I was in two minds. On the one hand, we’d be on our way back to Poropinai – heading due north – by mid-day, so any stronger wind would be at our backs. On the other hand, we all knew how fast the lake could change to scarily high swells. In the end, we decided to at least paddle around to Marukoma Onsen, and see how things panned out.
In the end, we made it all the way to our original destination of Okutan by lunchtime, paddling the whole 8km more or less on a mirror-calm lake.
Along the way, I was scouring the shoreline for any indication of the shoreline hotspring that I’d seen on an old blog a couple of years back. In the end, we made it to the final destination without finding it.
Just as we had finished eating lunch at Okutan, we noticed tiny white-caps forming in the distance. It seemed that the strong midday winds were making their way to us from the south. Sure enough, in about 10 minutes, we had a hefty swell pushing onto the beach. I was soloing on this trip, so I was happy that at this point, there wasn’t much actual wind blowing where we were – just the swell of strong winds elsewhere. I loaded up the bow of my boat with a heavy chunk of driftwood to keep the bow steady, and we pushed off.
It was a busy and sporty paddle to get around Okutan Cape, but beyond this, we now had the wind more at our backs. On the way back to Poropinai, we actually managed a slightly faster average speed. I was envious of Haidee and Saoka’s canoe, fitted out with a full spray deck – they’re great for cutting out the effects of the wind on a lake.
a few kilometres shy of Marukoma Onsen, we noticed a few canoes pulled up at a compact beach. Someone was digging furiously at the fine gravel. Could this be the shoreline onsen that I’d read about? Sure enough it was. The visitors had already carved a couple of two-person holes in the gravel. The water was probably somewhere around 39 degrees Celsius. Perfect for a make-shift soak. Their friendly dog seemed to take a liking to my canoe.
Not even 10 minutes after pulling away from the onsen beach, the wind that had been pushing swell in our direction arrived. It was a stiff, strong southerly, just as forecast. It propelled us northwards towards Poropinai. This wind confirmed to me that had we planned a trip with a southerly start-point on a day like today, we wouldn’t have even attempted to get on the water. Paddling into this would have been almost impossible. I shuffled to the bow of the boat and allowed the wind to wind-cock me around, pushing me northwards. This didn’t last long, as Poropinai was, technically, more northwest of our location than directly north. There was some traversing of the wind to be done.

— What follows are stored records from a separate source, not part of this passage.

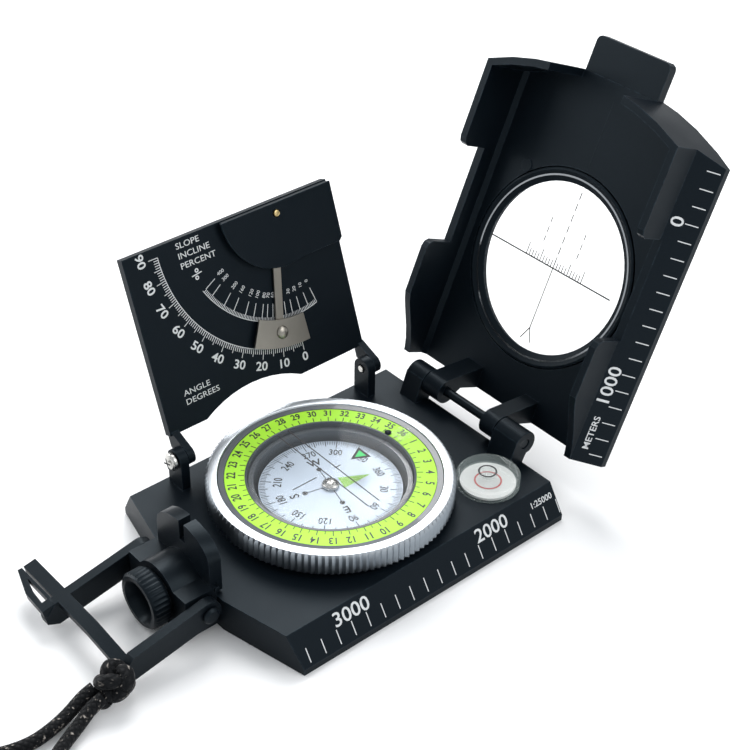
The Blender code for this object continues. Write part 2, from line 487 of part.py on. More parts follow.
def smooth(points, steps=3):
    """More points along a smooth curve through the given ones."""
    route = []
    padded = [points[0], *points, points[-1]]
    for a, b, c, d in zip(padded, padded[1:], padded[2:], padded[3:]):
        for i in range(steps):
            t = i / steps
            route.append([0.5 * (2 * q + (r - p) * t + (2 * p - 5 * q + 4 * r - s) * t * t
                                 + (3 * q - p - 3 * r + s) * t ** 3) for p, q, r, s in zip(a, b, c, d)])
    return route + [list(points[-1])]


def lanyard():
    bm = bmesh.new()
    bmesh.ops.create_uvsphere(bm, u_segments=20, v_segments=12, radius=0.001)
    bmesh.ops.scale(bm, verts=bm.verts, vec=(4.6, 4.0, 3.9))
    bmesh.ops.translate(bm, verts=bm.verts, vec=mm(KNOT[0], KNOT[1], KNOT[2]))
    add("lanyard_knot", mesh_of(bm), NYLON, PART)
    add("lanyard_strand_left", cord_mesh(smooth(STRAND_LEFT)), NYLON, PART)
    add("lanyard_strand_right", cord_mesh(smooth(STRAND_RIGHT)), NYLON, PART)
    inner, outer, low, high = COIL_IN - CORD / 2, COIL_R + CORD / 2, 0.15, 2 * CORD
    hank = [(inner, low + 0.8), (inner + 0.8, low), (outer - 0.8, low), (outer, low + 0.8), (outer, high - 0.8),
            (outer - 0.8, high), (inner + 0.8, high), (inner, high - 0.8)]
    add("lanyard_hank", lathe(hank, 40, (*COIL, 0)), NYLON, PART)


clear_scene()
PART = collection("sighting_compass")
CUTTERS = collection("cutters", hidden=True)
base()
capsule()
card()
bezel()
level()
lid()
clinometer()
eyepiece()
thumb_loop()
lanyard()
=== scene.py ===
"""Sighting compass: finishes, scales, knurling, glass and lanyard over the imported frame."""

from math import cos, pi, radians, sin

import bmesh
import bpy
from mathutils import Matrix, Vector


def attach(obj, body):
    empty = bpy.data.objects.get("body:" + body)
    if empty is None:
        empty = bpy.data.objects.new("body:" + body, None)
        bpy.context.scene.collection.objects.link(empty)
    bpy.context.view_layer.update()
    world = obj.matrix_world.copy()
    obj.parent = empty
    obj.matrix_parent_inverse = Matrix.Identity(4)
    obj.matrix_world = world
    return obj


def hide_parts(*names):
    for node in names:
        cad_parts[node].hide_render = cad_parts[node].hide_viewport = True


bl_info = {
    "name": "Sighting Compass",
    "version": (1, 0, 0),
    "blender": (4, 5, 0),
    "location": "3D View > Sidebar > Compass",
    "description": "Dresses the packed frame of a folding sighting compass",
    "category": "Object",
}

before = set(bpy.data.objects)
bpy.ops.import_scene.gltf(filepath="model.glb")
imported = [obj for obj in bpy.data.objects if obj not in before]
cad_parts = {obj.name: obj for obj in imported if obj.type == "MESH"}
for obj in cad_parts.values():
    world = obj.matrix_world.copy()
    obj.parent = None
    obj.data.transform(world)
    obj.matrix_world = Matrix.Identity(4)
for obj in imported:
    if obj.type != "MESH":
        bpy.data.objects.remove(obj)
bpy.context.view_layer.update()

# Places and lengths are in millimetres and angles in degrees, and SCALE takes a shape to metres
MM = 0.001
SCALE = Matrix.Scale(MM, 4)

LID_AXIS = (41.8, 12.8)       # y and z of the lid's hinge
LID_ANGLE = 66.4              # the open lid's slope above level
WINDOW = 35.6                 # the window's centre, along the lid from its hinge
LEAF_AXIS = (-24.4, 15.6)     # x and z of the clinometer leaf's hinge
LEAF_TILT = 20.0              # how far the leaf leans out from upright
LEAF_FACE = -2.6              # the leaf's printed face, out from the plane through its hinge
PENDULUM = (17.2, 43.2)       # the pendulum's pivot on the leaf, along it and up it
LEVEL = (19.4, 29.6)          # x and y of the bubble level
RING_TOP = 14.36              # z of the green ring's face
CARD_TOP = 10.92              # z of the floating card's face
CRYSTAL_TOP = 15.42           # z of the crystal's face
CARD_TURN = -15.0             # the card's heading at rest
PRINT = 0.03                  # thickness of printed marks


# ---------------------------------------------------------------- sizes and colours

class CompassSizes(bpy.types.PropertyGroup):
    tick_step: bpy.props.FloatProperty(
        name="Ruler step", description="Distance between two marks of a ruler", default=0.004, unit="LENGTH")
    knurl_teeth: bpy.props.IntProperty(
        name="Knurl teeth", description="Number of teeth round the bezel", default=120, min=24, max=240)
    focus_ribs: bpy.props.IntProperty(
        name="Focus ribs", description="Number of ribs round the focus ring", default=40, min=12, max=80)
    cord_thickness: bpy.props.FloatProperty(
        name="Cord thickness", description="Diameter of the lanyard cord", default=0.0028, unit="LENGTH")
    edge_radius: bpy.props.FloatProperty(
        name="Edge radius", description="Rounding of the painted castings", default=0.00035, unit="LENGTH")


class CompassColours(bpy.types.PropertyGroup):
    paint: bpy.props.FloatVectorProperty(
        name="Paint", description="Satin paint of the castings", subtype="COLOR", size=3,
        default=(0.0030, 0.0052, 0.0080))
    worn: bpy.props.FloatVectorProperty(
        name="Worn paint", description="Paint where hands have rubbed it", subtype="COLOR", size=3,
        default=(0.035, 0.055, 0.072))
    ink: bpy.props.FloatVectorProperty(
        name="White ink", description="Printed scales on the paint", subtype="COLOR", size=3,
        default=(0.72, 0.74, 0.75))
    green: bpy.props.FloatVectorProperty(
        name="Dial green", description="The graduated ring", subtype="COLOR", size=3,
        default=(0.42, 0.86, 0.035))
    card: bpy.props.FloatVectorProperty(
        name="Card", description="Floating card", subtype="COLOR", size=3, default=(0.56, 0.65, 0.76))
    cord: bpy.props.FloatVectorProperty(
        name="Cord", description="Braided lanyard", subtype="COLOR", size=3, default=(0.0028, 0.0034, 0.0045))


def sizes():
    return bpy.context.scene.compass_sizes


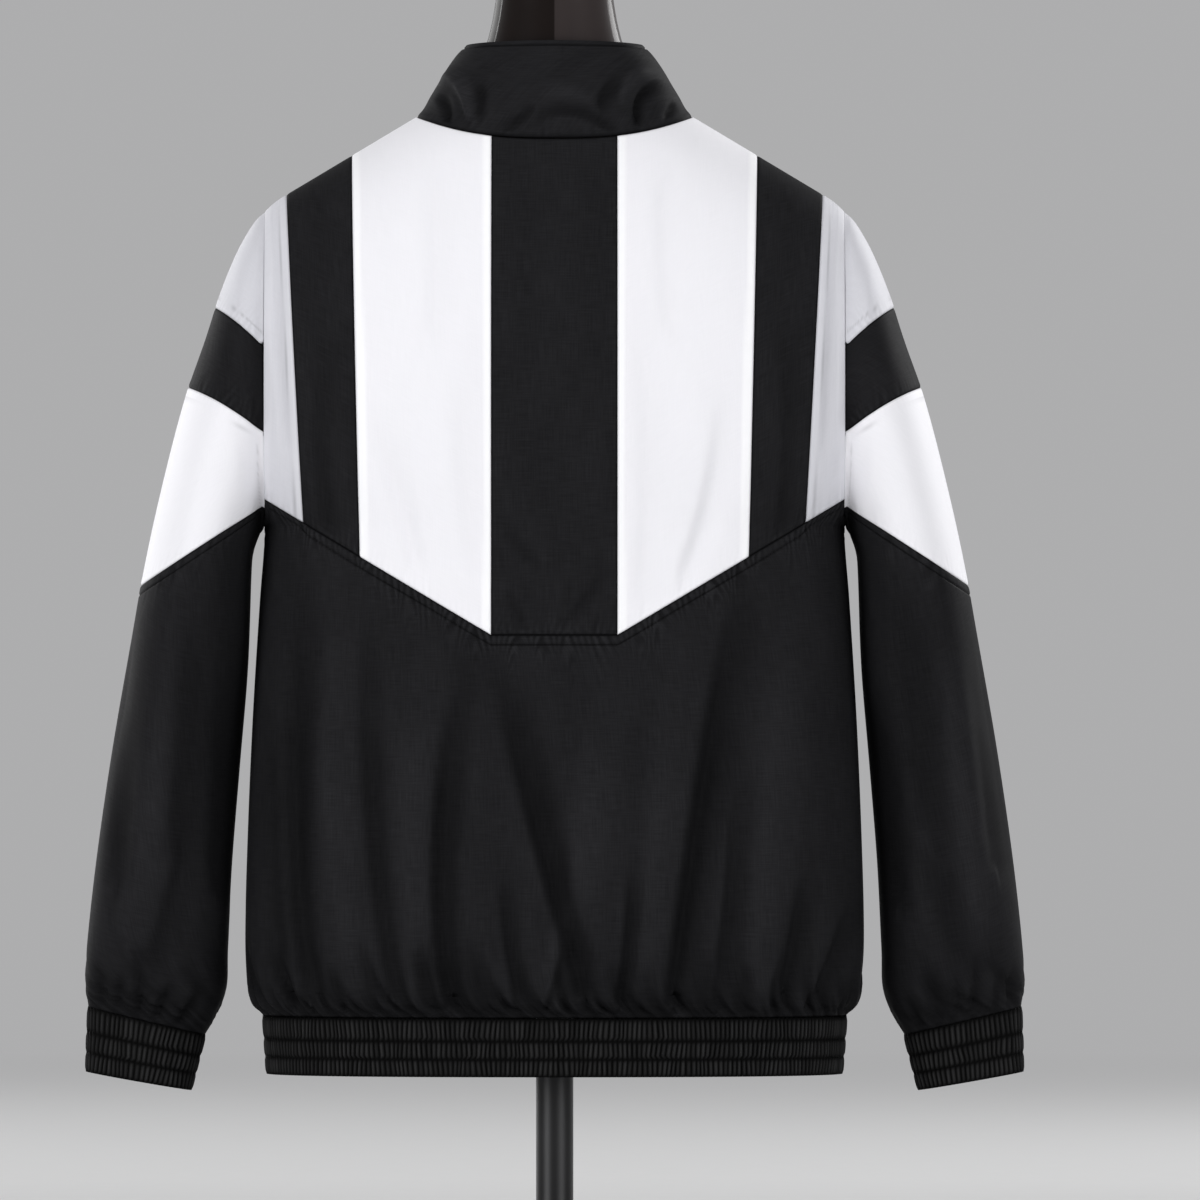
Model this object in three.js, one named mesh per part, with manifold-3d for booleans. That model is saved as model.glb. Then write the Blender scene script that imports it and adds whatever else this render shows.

As we were approaching Poropinai, we noticed a couple with a small child. They’d flipped their sit-on kayak in the swell, and were just pulling it up on to some rocks when we passed. They seemed OK, and weren’t far from the public beach, so we carried on carefully.
We’d set off at 8am that morning, and now it was just after 1pm. We’d been on the water for just over five hours. During that time, Poropinai had become a bustling madding crowd. We loaded up the canoes and high-tailed out of there as quickly as we could.
Another great day out on Lake Shikotsu in the books.